Advancing regenerative food systems and post-partisan practice to help communities navigate threshold together.
Passionate about helping you grow and make an impact.
Meet Nicole.
Nicole Negowetti is an educator, lawyer, and scholar-practitioner working at the intersection of food systems, regenerative paradigms, and post-partisan practice. Her work supports communities in navigating ecological disruption, political fragmentation, and institutional uncertainty by strengthening their capacity to collaborate across difference on the shared material conditions of life.
For nearly 15 years, Nicole has worked across policy, education, and community practice to help people reimagine food not only as nourishment, but as a site of relationship, meaning, and collective agency. She is the founder of Food for Us, a movement for food democracy rooted in care, connection, and community stewardship, and the author of the forthcoming book Feeding the Future: Restoring the Planet & Healing Ourselves (Georgetown University Press, January 2026).

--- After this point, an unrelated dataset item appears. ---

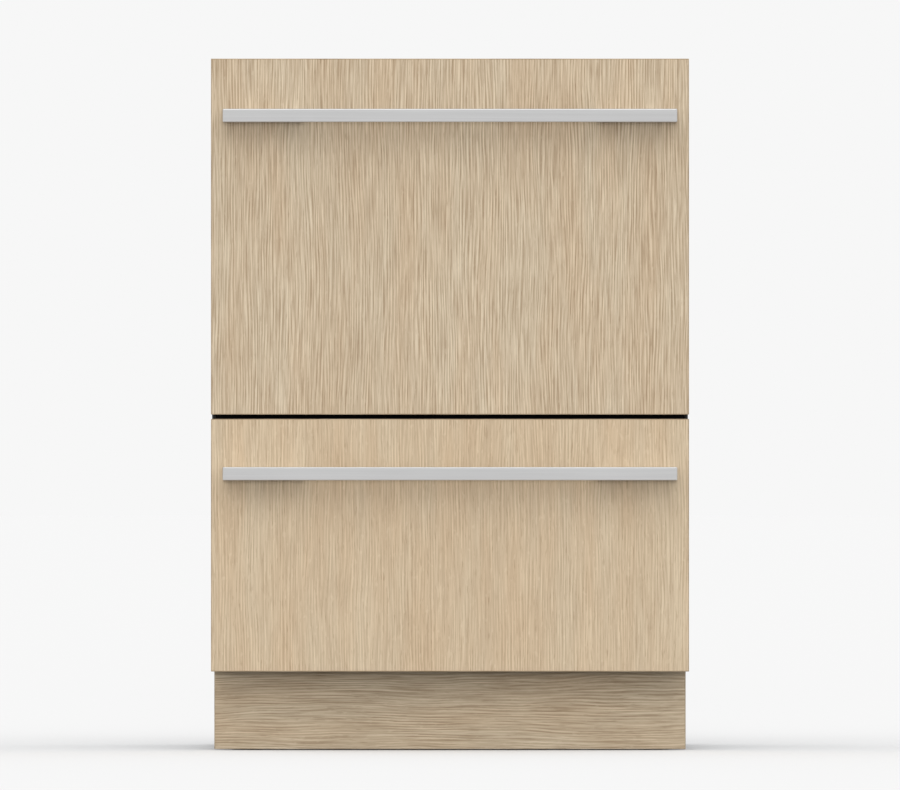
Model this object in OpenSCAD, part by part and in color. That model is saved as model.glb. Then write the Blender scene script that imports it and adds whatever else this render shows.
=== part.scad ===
// Built-in dishwasher with two pull-out drawers behind timber fronts with bar handles.
// Millimetres. +Z is up, the fronts face -Y, and the origin is on the floor, below the middle of
// the whole object's box. Both drawers are shut and both lids are down.

/* [Fronts] */
// Width of the timber fronts
front_w = 597; // [595:0.5:602]
// Thickness of the timber fronts
front_t = 18; // [16:0.5:22]
// Height of the upper drawer's front
upper_front_h = 444.5; // [430:0.5:470]
// Height of the lower drawer's front
lower_front_h = 315.5; // [305:0.5:340]
// Open gap between the two fronts
front_gap = 5.5; // [3:0.5:8]
// Height of the lower front's bottom edge above the floor
front_lift = 98.5; // [96:0.5:120]
// Small chamfer on the fronts' upright edges
front_edge = 0.8; // [0.3:0.1:2]

/* [Handles] */
// Distance from a front's side edge to the end of its handle
handle_inset = 15; // [6:0.5:48]
// Height of a handle's bar
handle_h = 16.5; // [12:0.5:24]
// Thickness of a handle's bar, front to back
handle_t = 11; // [8:0.5:14]
// Distance that a handle stands out of its front
handle_reach = 38; // [30:0.5:50]
// Length of each solid end of a handle
handle_end_l = 100.5; // [60:0.5:140]
// Distance from the upper front's top edge down to its handle
upper_handle_drop = 63; // [50:0.5:90]
// Distance from the lower front's top edge down to its handle
lower_handle_drop = 60; // [50:0.5:90]
// Chamfer along a handle's edges
handle_edge = 1.5; // [0.5:0.1:2]
// Radius of the bore for a handle's screw
handle_bore_r = 2.1; // [1.6:0.1:3]

/* [Plinth] */
// Distance from a front's side edge in to the plinth's side edge
plinth_inset = 3.75; // [2.5:0.25:18]
// Thickness of the plinth board
plinth_t = 16; // [12:1:18]
// Height of the plinth board's top edge above the floor
plinth_top = 100; // [98:0.5:101]
// Distance of the plinth board behind the face of the fronts
plinth_setback = 50; // [46:1:52]

/* [Chassis] */
// Distance that a front stands out past the chassis on each side
front_overlap = 4; // [2.5:0.25:5.5]
// Depth of everything behind the timber fronts
body_d = 553; // [550:1:570]
// Thickness of the sheet steel
sheet = 1; // [0.8:0.1:1.2]
// Width of the folded edges of the sheet panels
fold_w = 13; // [8:0.5:13.5]
// Depth of the pressed panels' stiffening recesses
press_d = 2.5; // [1.5:0.5:4]
// Height of the base tray's underside above the floor
base_z = 40; // [36:1:44]
// Height of the base tray
base_h = 30; // [24:1:34]
// Wall of the moulded plastic pieces
moulded = 3; // [2.5:0.5:3.5]
// Height of the front rail between the drawers
centre_rail_h = 20; // [14:1:24]
// Height of the front rail under the top
top_rail_h = 15; // [10:1:17]
// Thickness of the rubber trims on the chassis edges
trim_t = 2.4; // [1.5:0.1:2.8]
// Width of the rubber trims outside the chassis
trim_w = 3; // [2:0.1:3]
// Radius of a foot's spindle
spindle_r = 5; // [4:0.5:6]
// Radius of a foot's pad
pad_r = 20; // [16:1:24]
// Travel of a foot
foot_travel = 45; // [20:1:45]

/* [Runners] */
// Distance from a runner's rear end to the back of the chassis
runner_rear_gap = 23.3; // [18:0.1:53]
// Height of a runner
runner_h = 46; // [44:1:50]
// Thickness of a runner, across the machine
runner_t = 13; // [12.5:0.1:13.5]
// Thickness of the runners' rolled steel
runner_sheet = 1.4; // [1.2:0.1:1.6]
// Diameter of the runners' balls
ball_d = 4; // [3.6:0.1:4.2]
// Number of balls in a retainer
balls = 5; // [3:1:8]

/* [Tubs] */
// Distance from a tub's side walls to the side of the chassis
tub_side_gap = 28.5; // [27.5:0.25:34]
// Distance from a tub's rear wall to the back of the chassis
tub_rear_gap = 28.3; // [22:0.1:40]
// Distance from the front edge of the chassis to a tub's front wall
tub_front_gap = 29; // [24:0.5:34]
// Radius of a tub's upright corners
tub_r = 42; // [30:1:55]
// Radius between a tub's walls and floor
tub_floor_r = 24; // [14:1:30]
// Width of a tub's rim outside its walls
rim_w = 13; // [12:0.5:13]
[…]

Nicole has taught food law and policy at Harvard and Tufts, co-founded the Northwest Indiana Food Council, and led the Plant Based Foods Institute’s Sustainable Sourcing Initiative, building coalitions of farmers, food companies, researchers, and local leaders committed to regenerative and relational food systems. These experiences, combined with years of work at the front lines of policy and community organizing, inform her evolving framework for how communities can work together even when consensus about institutions, science, or ideology is no longer a given.
Across all her roles, as teacher, strategist, facilitator, and writer, Nicole’s work is guided by a central inquiry:
How do we cultivate the conditions, relationships, and capacities that allow communities to care for one another and the Earth, even in times of profound uncertainty?
She is also the mother of two boys, a trail runner, and a lifelong learner who feels most at home in the forest, around a shared table, or in a circle of co-weavers imagining what becomes possible when we remember ourselves as part of a larger living world.